Intellectuel éclairé, il prend conscience des limites de la musique comme moyen de communication dans le contexte colonial, ce qui le conduira, durant les années 1930, à s’intéresser au 4e Art avec Allalou (Ali Sellali) et Rachid Ksentini.
En 1947, il avait assuré avec Mustapha Kateb des représentations théâtrales hebdomadaires à l’Opéra d’Alger (actuel TNA) en intégrant un grand nombre de jeunes talents, dont une grande partie ira rejoindre la troupe artistique du Front de libération nationale (FLN) et faire les beaux jours du théâtre et du cinéma algériens après le recouvrement de l’indépendance.
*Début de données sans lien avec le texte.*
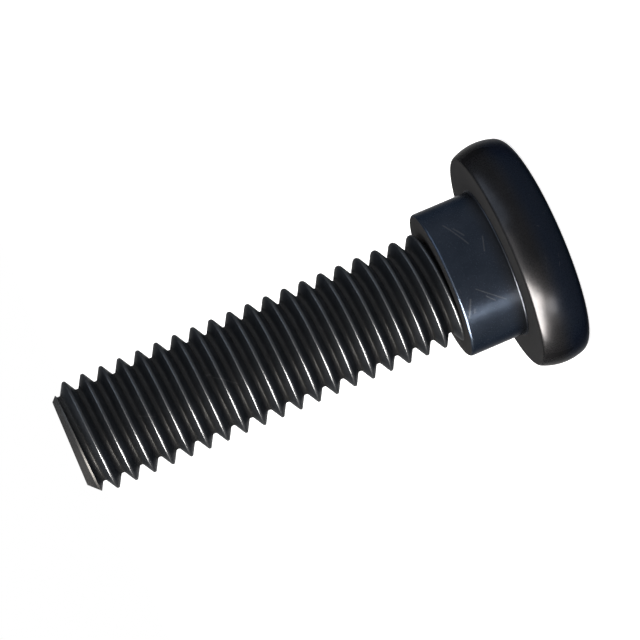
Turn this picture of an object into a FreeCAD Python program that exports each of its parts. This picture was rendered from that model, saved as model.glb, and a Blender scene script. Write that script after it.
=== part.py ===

Artisan de nombreuses carrières artistiques fulgurantes, Mahieddine Bachtarzi a été, dans le sens le plus large, « un véritable Chef d’orchestre », d’une scène culturelle alors naissante et aujourd’hui bien confirmée.
« Dar El Bachtarzi » accueillera des artistes toutes les fin de semaines, s’adjugeant pour la soirée de ce samedi, le privilège d’accueillir le chanteur andalou, Karim Semmar et son orchestre.